The finite control strategy-based MPC technique is introduced in [43,44,45,46,47,48,49]. To obtain effective control of various disturbances and increased robustness, the conventional VC technique-controlled DFIG system is changed, and finite control strategy-based MPC technique is used to build the present control loop. To obtain a quicker convergence than the outer control loop, the finite control strategy-based MPC technique is added to the inner current loop.

The following are the paper's main contributions:

• A suggested modified vector using a robust model predictive rotor current control (MV-FCS-MPC) technique for a wind turbine is suggested in this article. The proposed composite predictive model control combines finite control strategy-based MPC technique for inner current loop dynamics with PI control for the outer loop. The internal current loop control of the GSC and the RSC is created using finite control strategy-based MPC technique.

• The MV-FCS-MPC technique can perform optimum control, explicitly handle restrictions, and directly provide commutation signals for the rotor and grid side converter.

• The controller can withstand a variety of disturbances, including parametric changes and shifting WSs.

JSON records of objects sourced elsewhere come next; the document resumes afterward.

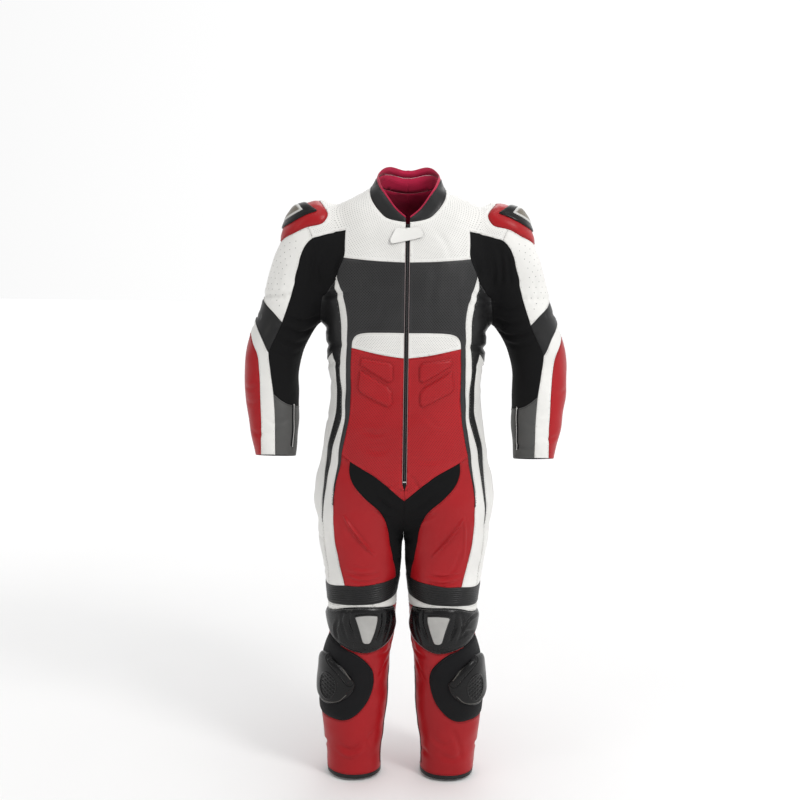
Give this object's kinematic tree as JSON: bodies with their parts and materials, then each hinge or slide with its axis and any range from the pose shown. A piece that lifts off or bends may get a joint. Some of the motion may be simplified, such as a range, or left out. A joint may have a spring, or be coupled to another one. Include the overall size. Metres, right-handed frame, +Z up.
{
  "type": "motorcycle race suit",
  "caption": "One-piece leather race suit in worn pose, hollow, with side stripes, shoulder plates, knee shields and shin slider pucks",
  "frame": {"origin": "the base of the neck, midway between the shoulders, where the wearer holds the suit up", "axes": "+Z up along the body, +X towards the wearer's left, the front faces -Y"},
  "size_m": [0.7252, 0.2672, 1.3973],
  "materials": {
    "white_leather": "matt, partly perforated",
    "black_leather": "satin, partly perforated",
    "red_leather": "satin, partly perforated",
    "black_stretch": "ribbed stretch weave",
    "crimson_lining": "soft mesh lining",
    "silver_shield": "satin silver-grey",
    "black_plastic": "satin moulded",
    "zip_black": "zip tape with closed teeth",
    "zip_metal": "brushed"
  },
  "bodies": {
    "root": {"yoke_left": "white_leather", "yoke_right": "white_leather", "chest_left": "black_leather", "chest_right": "black_leather", "belly_left": "white_leather", "belly_right": "white_leather", "abdomen_left": "red_leather", "abdomen_right": "red_leather", "stripe_left": "white_leather", "stripe_right": "white_leather", "side_left": "black_leather", "side_right": "black_leather", "flank_left": "white_leather", "flank_right": "white_leather", "groin_left": "black_stretch", "groin_right": "black_stretch", "thigh_left": "red_leather", "thigh_right": "red_leather", "seat_left": "black_leather", "seat_right": "black_leather", "knee_band_left": "black_leather", "knee_band_right": "black_leather", "knee_wave_left": "white_leather", "knee_wave_right": "white_leather", "knee_cup_left": "black_leather", "knee_cup_right": "black_leather", "slider_patch_left": "black_leather", "slider_patch_right": "black_leather", "shin_left": "red_leather", "shin_right": "red_leather", "hem_left": "black_leather", "hem_right": "black_leather", "sleeve_left": "white_leather", "sleeve_right": "white_leather", "stretch_left": "black_stretch", "stretch_right": "black_stretch", "elbow_left": "black_leather", "elbow_right": "black_leather", "forearm_white_left": "white_leather", "forearm_white_right": "white_leather", "forearm_red_left": "red_leather", "forearm_red_right": "red_leather", "cuff_left": "black_leather", "cuff_right": "black_leather", "pad_left": "red_leather", "pad_right": "red_leather", "plate_left": "black_plastic", "plate_right": "black_plastic", "knee_shield_left": "silver_shield", "knee_shield_right": "silver_shield", "slider_puck_left": "black_plastic", "slider_puck_right": "black_plastic", "collar": "black_leather", "collar_edge": "crimson_lining", "back_yoke": "white_leather", "back_middle": "red_leather", "zip": "zip_black", "zip_end": "zip_metal", "neck_tab": "white_leather"}
  },
  "joints": []
}
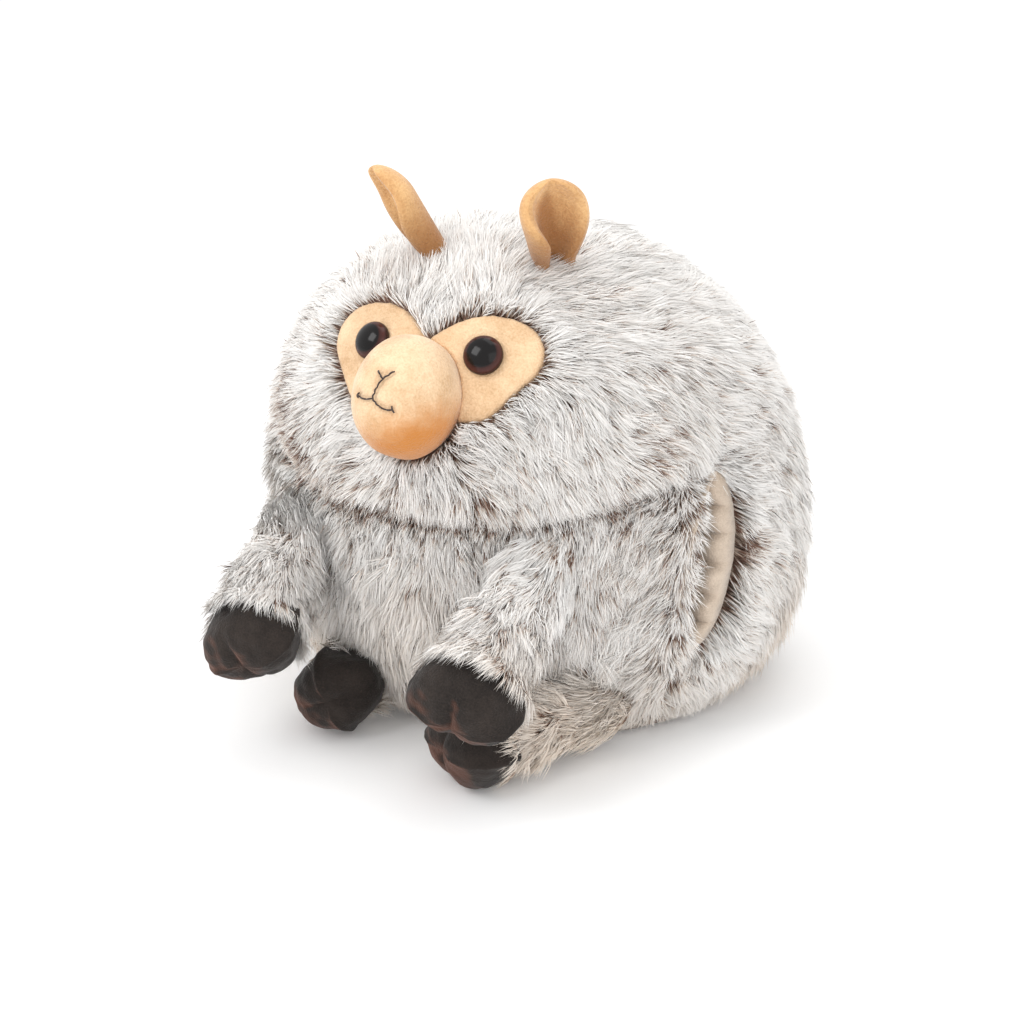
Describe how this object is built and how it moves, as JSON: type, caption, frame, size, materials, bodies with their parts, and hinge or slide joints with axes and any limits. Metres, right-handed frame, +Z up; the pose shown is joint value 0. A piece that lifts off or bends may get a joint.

• Because of the shorter calculation times, the finite control strategy-based MPC technique may use larger prediction horizons, which improves control performance.

This paper is structured in the following sections: Sect. 2 describes the mathematical model of the WE system. In Sect. 3, the proposed strategy is given to control the RSC and GSC of DFIG, where the necessary equations are given and figures are used to illustrate the principle of the proposed strategy. The simulations in Sect. 4 show the controller's performance on the wind power system and the power quality improvement under a series of tests. Finally, in Sect. 5, a conclusion is presented.

2 WE System Model

The system studied in this paper is represented in Fig. 1, which consists of a conventional three-blade turbine, a DFIG, and two inverters. In addition to these devices, there is control, which is no less important in its relationship to the quality of the energy produced. In addition, simplicity is one of the most prominent features of this system, which makes it reduce the production bill and energy consumption, which is desirable.

Fig. 1

Proposed system

To study any system, it was necessary to first model the system using mathematical equations. Using these equations, the mechanical and electrical parts of the electrical system or machine under study are expressed. Also, these equations are used in simulations to implement the system, where the simulation gives a picture of the system's behavior almost as it is in reality. Therefore, the turbine and generator will be given the mathematical form because they are the two main elements in the studied system.

In this system proposed for the study, a generator with a capacity of 1.5 MW was used to generate power. This system aims to generate energy from wind and overcome the problems found in traditional systems. In this proposed system, highly efficient control is used with a great ability to reduce energy ripples in the event of a malfunction in the system, such as a change in machine parameters.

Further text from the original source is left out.